● WHAT IS EXPECTED:
Exactly repeat the lines starting at the one that holds "cad_parts[member].parent = rigid_bodies[body]" and ending at the one that holds "for node in". Both end lines count; leave out everything else.
# START OF DATASET CONTENT
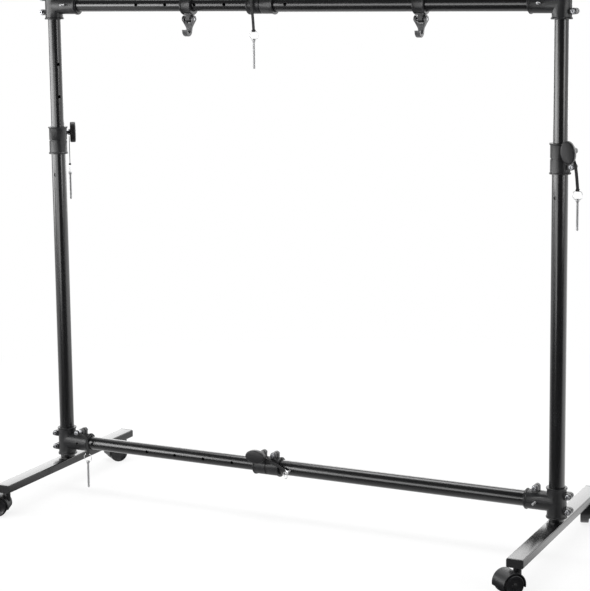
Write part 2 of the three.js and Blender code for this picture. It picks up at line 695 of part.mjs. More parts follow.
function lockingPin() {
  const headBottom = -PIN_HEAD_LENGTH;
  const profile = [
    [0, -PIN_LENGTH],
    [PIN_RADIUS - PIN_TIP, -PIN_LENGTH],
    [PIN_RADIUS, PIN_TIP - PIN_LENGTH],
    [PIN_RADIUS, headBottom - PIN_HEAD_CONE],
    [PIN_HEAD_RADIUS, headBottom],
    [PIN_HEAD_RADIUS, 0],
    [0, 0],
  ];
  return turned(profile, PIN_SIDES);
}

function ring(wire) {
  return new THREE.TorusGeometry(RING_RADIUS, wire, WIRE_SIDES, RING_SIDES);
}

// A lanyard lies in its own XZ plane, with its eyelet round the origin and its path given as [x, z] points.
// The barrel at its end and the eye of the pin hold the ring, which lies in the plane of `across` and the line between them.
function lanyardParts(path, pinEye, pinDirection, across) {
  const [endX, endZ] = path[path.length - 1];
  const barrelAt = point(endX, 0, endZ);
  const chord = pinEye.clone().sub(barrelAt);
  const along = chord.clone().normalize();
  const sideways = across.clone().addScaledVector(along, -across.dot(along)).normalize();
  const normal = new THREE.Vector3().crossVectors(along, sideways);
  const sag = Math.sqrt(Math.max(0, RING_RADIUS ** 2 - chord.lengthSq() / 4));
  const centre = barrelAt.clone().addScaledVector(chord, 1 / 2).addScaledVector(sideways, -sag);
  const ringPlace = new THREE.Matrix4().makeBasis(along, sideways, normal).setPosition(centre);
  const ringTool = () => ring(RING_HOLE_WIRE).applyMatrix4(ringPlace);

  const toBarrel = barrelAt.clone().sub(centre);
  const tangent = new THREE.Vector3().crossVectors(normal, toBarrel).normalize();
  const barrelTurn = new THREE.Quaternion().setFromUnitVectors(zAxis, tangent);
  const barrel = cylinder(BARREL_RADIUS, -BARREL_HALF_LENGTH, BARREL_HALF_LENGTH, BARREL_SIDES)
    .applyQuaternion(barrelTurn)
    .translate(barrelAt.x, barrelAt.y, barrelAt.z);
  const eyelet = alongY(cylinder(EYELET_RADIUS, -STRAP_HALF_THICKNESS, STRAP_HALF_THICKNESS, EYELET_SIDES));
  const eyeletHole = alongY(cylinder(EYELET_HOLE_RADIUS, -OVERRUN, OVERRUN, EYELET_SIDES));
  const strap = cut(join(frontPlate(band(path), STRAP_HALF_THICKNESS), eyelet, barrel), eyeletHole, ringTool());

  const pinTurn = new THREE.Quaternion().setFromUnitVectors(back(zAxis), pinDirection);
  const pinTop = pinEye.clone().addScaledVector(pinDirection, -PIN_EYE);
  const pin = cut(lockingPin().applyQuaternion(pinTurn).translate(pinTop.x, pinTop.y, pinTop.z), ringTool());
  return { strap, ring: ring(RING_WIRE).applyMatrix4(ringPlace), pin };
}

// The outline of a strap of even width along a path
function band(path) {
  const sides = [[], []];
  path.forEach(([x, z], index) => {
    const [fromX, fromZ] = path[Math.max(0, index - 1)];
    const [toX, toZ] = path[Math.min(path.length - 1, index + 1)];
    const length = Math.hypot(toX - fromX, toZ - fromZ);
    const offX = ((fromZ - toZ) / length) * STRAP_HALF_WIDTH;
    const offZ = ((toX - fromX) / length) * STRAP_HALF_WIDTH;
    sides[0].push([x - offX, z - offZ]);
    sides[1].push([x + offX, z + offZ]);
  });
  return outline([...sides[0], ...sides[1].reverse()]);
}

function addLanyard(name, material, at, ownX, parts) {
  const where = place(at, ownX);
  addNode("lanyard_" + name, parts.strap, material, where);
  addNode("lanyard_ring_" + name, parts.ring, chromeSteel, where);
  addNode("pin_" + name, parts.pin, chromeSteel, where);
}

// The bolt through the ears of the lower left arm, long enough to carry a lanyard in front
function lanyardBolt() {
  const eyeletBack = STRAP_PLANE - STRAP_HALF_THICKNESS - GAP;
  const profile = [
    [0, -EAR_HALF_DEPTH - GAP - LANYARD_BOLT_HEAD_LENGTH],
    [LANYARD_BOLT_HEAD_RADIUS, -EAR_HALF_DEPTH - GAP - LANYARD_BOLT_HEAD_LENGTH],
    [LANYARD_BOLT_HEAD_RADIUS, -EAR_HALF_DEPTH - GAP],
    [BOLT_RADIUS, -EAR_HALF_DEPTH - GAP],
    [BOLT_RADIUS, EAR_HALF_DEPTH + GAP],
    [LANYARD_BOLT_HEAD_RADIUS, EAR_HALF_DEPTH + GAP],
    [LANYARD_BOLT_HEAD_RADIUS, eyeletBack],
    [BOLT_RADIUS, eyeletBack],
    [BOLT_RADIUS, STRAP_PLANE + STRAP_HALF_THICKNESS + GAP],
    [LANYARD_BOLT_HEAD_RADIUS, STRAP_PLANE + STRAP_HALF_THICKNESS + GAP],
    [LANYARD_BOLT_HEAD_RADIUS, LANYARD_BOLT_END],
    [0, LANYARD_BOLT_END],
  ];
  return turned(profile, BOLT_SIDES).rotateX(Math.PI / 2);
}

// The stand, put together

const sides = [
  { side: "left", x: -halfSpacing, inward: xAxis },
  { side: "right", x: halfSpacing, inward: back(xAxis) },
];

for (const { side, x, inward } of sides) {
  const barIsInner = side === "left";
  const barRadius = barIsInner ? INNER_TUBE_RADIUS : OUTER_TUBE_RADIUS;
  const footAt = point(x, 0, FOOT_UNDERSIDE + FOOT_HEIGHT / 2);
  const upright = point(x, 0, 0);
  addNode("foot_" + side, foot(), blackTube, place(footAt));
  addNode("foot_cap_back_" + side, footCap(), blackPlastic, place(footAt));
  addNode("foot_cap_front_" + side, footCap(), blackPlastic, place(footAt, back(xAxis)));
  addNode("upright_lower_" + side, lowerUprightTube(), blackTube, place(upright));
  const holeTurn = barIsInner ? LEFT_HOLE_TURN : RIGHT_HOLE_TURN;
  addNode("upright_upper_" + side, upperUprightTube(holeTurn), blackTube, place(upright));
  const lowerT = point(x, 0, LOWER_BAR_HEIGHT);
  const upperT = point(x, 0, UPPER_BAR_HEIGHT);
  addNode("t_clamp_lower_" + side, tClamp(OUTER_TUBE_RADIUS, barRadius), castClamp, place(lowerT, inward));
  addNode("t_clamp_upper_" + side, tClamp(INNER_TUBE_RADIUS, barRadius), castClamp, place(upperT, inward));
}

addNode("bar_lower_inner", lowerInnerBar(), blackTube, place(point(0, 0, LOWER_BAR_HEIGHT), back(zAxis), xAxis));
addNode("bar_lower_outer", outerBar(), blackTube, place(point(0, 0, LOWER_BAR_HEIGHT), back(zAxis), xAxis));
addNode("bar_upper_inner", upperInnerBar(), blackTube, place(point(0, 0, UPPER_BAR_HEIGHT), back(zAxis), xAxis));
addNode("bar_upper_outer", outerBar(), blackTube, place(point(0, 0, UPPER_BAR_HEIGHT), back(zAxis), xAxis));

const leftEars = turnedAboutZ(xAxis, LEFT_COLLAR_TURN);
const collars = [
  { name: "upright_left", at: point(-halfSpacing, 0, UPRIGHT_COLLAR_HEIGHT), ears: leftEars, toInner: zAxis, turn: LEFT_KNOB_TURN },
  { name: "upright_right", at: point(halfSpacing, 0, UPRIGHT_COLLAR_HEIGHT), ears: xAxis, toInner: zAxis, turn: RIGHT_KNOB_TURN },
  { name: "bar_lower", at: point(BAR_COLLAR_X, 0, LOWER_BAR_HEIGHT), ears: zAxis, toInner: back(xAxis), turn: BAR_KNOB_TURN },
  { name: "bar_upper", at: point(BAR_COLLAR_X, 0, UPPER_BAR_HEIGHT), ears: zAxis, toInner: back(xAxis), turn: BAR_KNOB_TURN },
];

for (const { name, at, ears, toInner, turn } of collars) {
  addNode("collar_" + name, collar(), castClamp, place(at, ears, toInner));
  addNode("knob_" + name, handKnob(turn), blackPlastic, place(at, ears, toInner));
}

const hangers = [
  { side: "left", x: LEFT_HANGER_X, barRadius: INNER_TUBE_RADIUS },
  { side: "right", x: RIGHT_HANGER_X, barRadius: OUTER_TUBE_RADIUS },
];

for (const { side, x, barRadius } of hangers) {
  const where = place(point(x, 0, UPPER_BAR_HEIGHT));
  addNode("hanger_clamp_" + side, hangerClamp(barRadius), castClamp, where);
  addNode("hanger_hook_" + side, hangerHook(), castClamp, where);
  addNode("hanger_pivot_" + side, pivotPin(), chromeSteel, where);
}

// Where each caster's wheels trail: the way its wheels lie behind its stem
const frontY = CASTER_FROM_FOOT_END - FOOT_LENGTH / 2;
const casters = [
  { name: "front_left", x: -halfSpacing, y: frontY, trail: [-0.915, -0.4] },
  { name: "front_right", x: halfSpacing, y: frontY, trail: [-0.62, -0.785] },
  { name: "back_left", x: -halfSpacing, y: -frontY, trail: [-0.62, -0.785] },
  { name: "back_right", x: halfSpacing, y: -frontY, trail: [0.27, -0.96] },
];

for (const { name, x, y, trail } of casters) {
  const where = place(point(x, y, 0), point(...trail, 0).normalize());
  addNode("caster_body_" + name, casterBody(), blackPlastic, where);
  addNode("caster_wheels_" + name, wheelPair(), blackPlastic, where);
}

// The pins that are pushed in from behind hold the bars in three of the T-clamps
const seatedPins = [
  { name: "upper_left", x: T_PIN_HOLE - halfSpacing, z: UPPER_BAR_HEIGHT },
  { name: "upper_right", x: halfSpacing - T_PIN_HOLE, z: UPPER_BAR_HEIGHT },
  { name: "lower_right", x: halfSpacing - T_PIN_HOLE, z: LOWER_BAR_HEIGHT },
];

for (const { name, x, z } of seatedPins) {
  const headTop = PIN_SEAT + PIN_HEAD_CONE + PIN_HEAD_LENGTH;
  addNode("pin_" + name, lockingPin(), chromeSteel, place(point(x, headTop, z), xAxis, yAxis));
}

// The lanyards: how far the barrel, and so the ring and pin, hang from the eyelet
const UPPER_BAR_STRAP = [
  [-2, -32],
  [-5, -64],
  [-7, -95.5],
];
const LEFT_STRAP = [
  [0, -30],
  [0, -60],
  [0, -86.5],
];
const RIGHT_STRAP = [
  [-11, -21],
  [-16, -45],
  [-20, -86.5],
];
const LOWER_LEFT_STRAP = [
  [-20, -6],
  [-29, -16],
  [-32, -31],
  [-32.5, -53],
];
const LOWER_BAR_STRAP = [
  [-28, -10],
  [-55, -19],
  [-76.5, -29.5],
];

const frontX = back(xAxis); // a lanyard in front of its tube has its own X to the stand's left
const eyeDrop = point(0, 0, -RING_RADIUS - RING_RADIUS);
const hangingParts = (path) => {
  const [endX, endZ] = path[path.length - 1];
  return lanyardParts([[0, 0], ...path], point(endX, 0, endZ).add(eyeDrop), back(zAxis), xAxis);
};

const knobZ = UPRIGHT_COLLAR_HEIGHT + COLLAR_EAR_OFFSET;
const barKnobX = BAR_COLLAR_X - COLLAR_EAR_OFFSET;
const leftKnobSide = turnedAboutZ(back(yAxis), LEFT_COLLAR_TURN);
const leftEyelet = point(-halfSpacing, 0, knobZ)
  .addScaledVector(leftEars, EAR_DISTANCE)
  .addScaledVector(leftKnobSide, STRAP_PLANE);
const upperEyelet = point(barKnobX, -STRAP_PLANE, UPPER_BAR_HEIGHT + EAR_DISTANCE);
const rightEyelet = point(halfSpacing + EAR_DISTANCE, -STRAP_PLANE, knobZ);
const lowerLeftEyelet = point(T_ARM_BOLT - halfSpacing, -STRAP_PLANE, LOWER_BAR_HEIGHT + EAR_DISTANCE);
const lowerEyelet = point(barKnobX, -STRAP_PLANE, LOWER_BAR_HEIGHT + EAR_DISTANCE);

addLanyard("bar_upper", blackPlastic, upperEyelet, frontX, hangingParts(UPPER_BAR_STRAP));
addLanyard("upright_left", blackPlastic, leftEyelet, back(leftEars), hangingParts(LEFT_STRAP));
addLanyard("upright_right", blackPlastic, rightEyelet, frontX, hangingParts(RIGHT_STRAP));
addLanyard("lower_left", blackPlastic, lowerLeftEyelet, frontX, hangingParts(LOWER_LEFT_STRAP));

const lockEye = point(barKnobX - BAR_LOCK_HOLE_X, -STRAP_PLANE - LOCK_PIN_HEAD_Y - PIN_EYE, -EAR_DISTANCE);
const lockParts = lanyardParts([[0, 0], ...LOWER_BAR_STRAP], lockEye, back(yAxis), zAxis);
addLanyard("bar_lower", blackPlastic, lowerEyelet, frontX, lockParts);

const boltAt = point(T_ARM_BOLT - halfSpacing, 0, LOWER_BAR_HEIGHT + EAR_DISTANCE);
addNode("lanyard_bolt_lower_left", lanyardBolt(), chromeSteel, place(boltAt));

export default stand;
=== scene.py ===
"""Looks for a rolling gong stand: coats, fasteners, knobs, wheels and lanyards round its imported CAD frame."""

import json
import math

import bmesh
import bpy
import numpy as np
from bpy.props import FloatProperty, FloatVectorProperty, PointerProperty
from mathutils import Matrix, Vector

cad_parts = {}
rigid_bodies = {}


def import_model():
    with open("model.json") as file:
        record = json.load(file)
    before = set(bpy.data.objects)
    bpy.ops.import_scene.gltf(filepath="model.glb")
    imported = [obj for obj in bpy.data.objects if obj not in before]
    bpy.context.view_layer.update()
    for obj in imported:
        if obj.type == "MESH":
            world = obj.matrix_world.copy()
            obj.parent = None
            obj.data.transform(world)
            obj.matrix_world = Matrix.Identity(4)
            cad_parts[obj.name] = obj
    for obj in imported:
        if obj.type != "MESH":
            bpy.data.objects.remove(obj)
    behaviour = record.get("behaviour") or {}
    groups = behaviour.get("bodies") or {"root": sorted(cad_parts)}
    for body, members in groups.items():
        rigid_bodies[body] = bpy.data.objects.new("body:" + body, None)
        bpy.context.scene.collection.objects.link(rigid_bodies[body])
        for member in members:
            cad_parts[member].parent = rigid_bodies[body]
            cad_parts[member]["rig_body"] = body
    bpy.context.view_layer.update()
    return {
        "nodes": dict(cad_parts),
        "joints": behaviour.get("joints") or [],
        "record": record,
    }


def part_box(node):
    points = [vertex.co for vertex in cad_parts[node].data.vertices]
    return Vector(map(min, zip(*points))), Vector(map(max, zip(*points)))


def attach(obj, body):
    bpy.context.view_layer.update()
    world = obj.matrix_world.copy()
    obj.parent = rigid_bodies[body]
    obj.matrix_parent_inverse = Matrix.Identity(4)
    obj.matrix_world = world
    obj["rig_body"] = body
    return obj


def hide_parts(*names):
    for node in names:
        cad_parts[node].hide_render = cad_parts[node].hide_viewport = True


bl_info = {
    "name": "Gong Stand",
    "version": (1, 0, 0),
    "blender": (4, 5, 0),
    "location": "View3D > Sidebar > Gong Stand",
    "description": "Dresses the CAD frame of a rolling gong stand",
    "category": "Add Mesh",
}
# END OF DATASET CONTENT
● ANSWER TO THE PROBLEM:
            cad_parts[member].parent = rigid_bodies[body]
            cad_parts[member]["rig_body"] = body
    bpy.context.view_layer.update()
    return {
        "nodes": dict(cad_parts),
        "joints": behaviour.get("joints") or [],
        "record": record,
    }


def part_box(node):
    points = [vertex.co for vertex in cad_parts[node].data.vertices]
    return Vector(map(min, zip(*points))), Vector(map(max, zip(*points)))


def attach(obj, body):
    bpy.context.view_layer.update()
    world = obj.matrix_world.copy()
    obj.parent = rigid_bodies[body]
    obj.matrix_parent_inverse = Matrix.Identity(4)
    obj.matrix_world = world
    obj["rig_body"] = body
    return obj


def hide_parts(*names):
    for node in names:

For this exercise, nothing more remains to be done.